## BEGIN Provided records
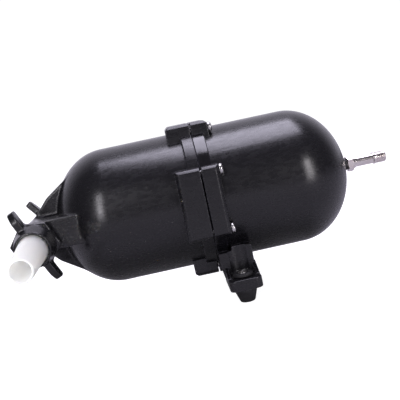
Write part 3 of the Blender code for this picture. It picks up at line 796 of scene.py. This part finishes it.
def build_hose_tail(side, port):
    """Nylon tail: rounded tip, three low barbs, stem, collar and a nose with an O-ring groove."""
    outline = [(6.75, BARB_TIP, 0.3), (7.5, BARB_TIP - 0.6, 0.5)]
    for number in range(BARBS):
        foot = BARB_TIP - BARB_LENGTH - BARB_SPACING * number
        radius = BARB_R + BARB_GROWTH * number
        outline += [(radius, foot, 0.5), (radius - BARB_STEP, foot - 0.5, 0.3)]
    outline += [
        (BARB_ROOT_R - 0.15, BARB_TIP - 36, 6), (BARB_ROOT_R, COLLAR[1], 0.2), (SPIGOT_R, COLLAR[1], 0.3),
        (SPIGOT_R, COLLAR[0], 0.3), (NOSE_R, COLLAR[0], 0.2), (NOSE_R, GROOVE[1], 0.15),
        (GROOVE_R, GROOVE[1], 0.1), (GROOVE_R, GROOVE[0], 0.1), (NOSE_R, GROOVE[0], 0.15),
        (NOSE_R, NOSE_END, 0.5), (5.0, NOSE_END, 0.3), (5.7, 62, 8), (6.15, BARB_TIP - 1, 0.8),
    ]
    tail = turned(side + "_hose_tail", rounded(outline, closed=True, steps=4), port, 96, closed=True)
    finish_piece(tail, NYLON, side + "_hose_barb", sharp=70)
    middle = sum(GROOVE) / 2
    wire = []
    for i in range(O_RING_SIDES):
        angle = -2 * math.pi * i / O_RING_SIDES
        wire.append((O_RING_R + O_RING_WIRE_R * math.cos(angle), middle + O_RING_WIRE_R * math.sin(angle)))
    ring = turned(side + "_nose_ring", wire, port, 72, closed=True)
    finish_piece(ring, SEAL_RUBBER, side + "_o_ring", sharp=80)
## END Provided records
## BEGIN Provided records
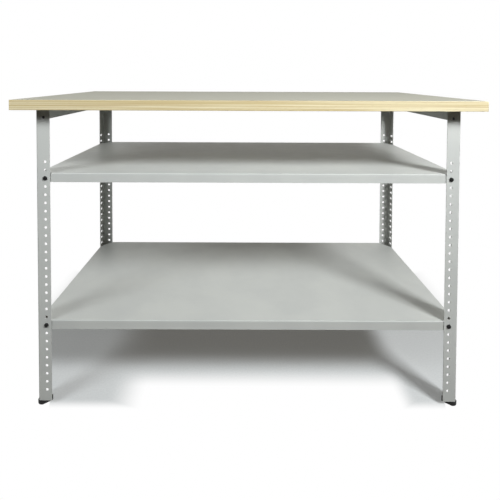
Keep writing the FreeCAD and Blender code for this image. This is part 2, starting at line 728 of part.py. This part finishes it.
## END Provided records
- **Aim**:
Begin at the line that has "Write part 3" in the entries above; stop after the line that has "finish_piece(ring, SEAL_RUBBER, side". Transcribe exactly those lines and no others.

- **Output**:
Write part 3 of the Blender code for this picture. It picks up at line 796 of scene.py. This part finishes it.
def build_hose_tail(side, port):
    """Nylon tail: rounded tip, three low barbs, stem, collar and a nose with an O-ring groove."""
    outline = [(6.75, BARB_TIP, 0.3), (7.5, BARB_TIP - 0.6, 0.5)]
    for number in range(BARBS):
        foot = BARB_TIP - BARB_LENGTH - BARB_SPACING * number
        radius = BARB_R + BARB_GROWTH * number
        outline += [(radius, foot, 0.5), (radius - BARB_STEP, foot - 0.5, 0.3)]
    outline += [
        (BARB_ROOT_R - 0.15, BARB_TIP - 36, 6), (BARB_ROOT_R, COLLAR[1], 0.2), (SPIGOT_R, COLLAR[1], 0.3),
        (SPIGOT_R, COLLAR[0], 0.3), (NOSE_R, COLLAR[0], 0.2), (NOSE_R, GROOVE[1], 0.15),
        (GROOVE_R, GROOVE[1], 0.1), (GROOVE_R, GROOVE[0], 0.1), (NOSE_R, GROOVE[0], 0.15),
        (NOSE_R, NOSE_END, 0.5), (5.0, NOSE_END, 0.3), (5.7, 62, 8), (6.15, BARB_TIP - 1, 0.8),
    ]
    tail = turned(side + "_hose_tail", rounded(outline, closed=True, steps=4), port, 96, closed=True)
    finish_piece(tail, NYLON, side + "_hose_barb", sharp=70)
    middle = sum(GROOVE) / 2
    wire = []
    for i in range(O_RING_SIDES):
        angle = -2 * math.pi * i / O_RING_SIDES
        wire.append((O_RING_R + O_RING_WIRE_R * math.cos(angle), middle + O_RING_WIRE_R * math.sin(angle)))
    ring = turned(side + "_nose_ring", wire, port, 72, closed=True)
    finish_piece(ring, SEAL_RUBBER, side + "_o_ring", sharp=80)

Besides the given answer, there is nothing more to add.